EBC Financial Group is one of the multi-jurisdiction brokers offering crypto CFDs, advertising 24/7 trading and significant leverage; however, protections and contract terms vary by the legal entity you trade with, so verify the entity, read the client agreement and confirm margin and negative-balance policies before trading.
With CFDs, you trade price movements via a broker without owning the coins. Owning crypto gives you custody, staking rights and on-chain access, while CFDs offer leverage and shorting flexibility.
Yes. Leverage can magnify losses beyond your deposit. Some brokers offer negative balance protection, but always confirm the coverage and margin rules.
It depends on your regulator. Some countries ban or restrict retail CFDs or limit leverage. Check both your local rules and your broker's terms.
Brokers set spreads, leverage and protections. EBC offers 24/7 crypto CFD trading and high leverage, but terms vary by entity, so verify its regulation and client agreement before trading.

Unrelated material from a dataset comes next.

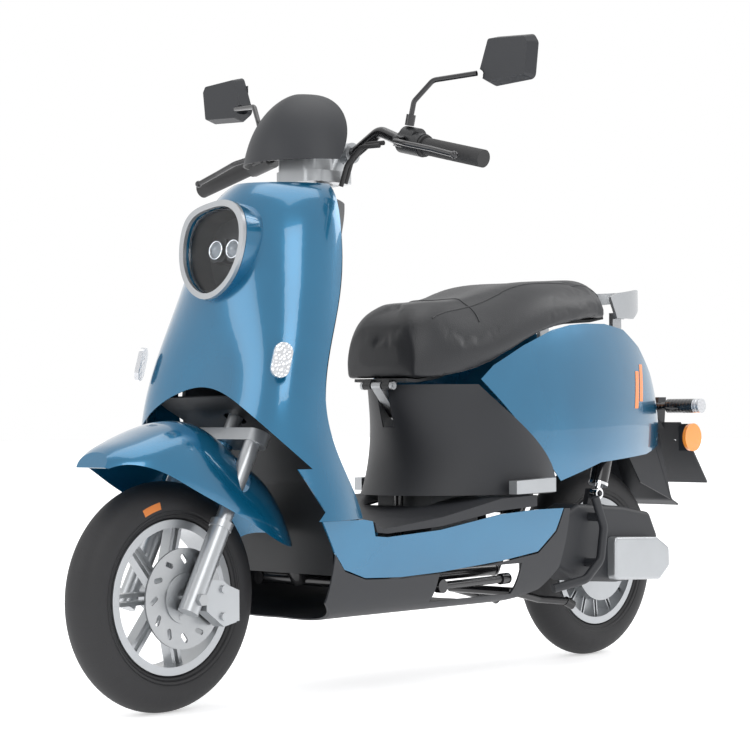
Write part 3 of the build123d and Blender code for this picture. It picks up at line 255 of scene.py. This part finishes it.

Disclaimer: This material is for general information purposes only and is not intended as (and should not be considered to be) financial, investment or other advice on which reliance should be placed. No opinion given in the material constitutes a recommendation by EBC or the author that any particular investment, security, transaction or investment strategy is suitable for any specific person.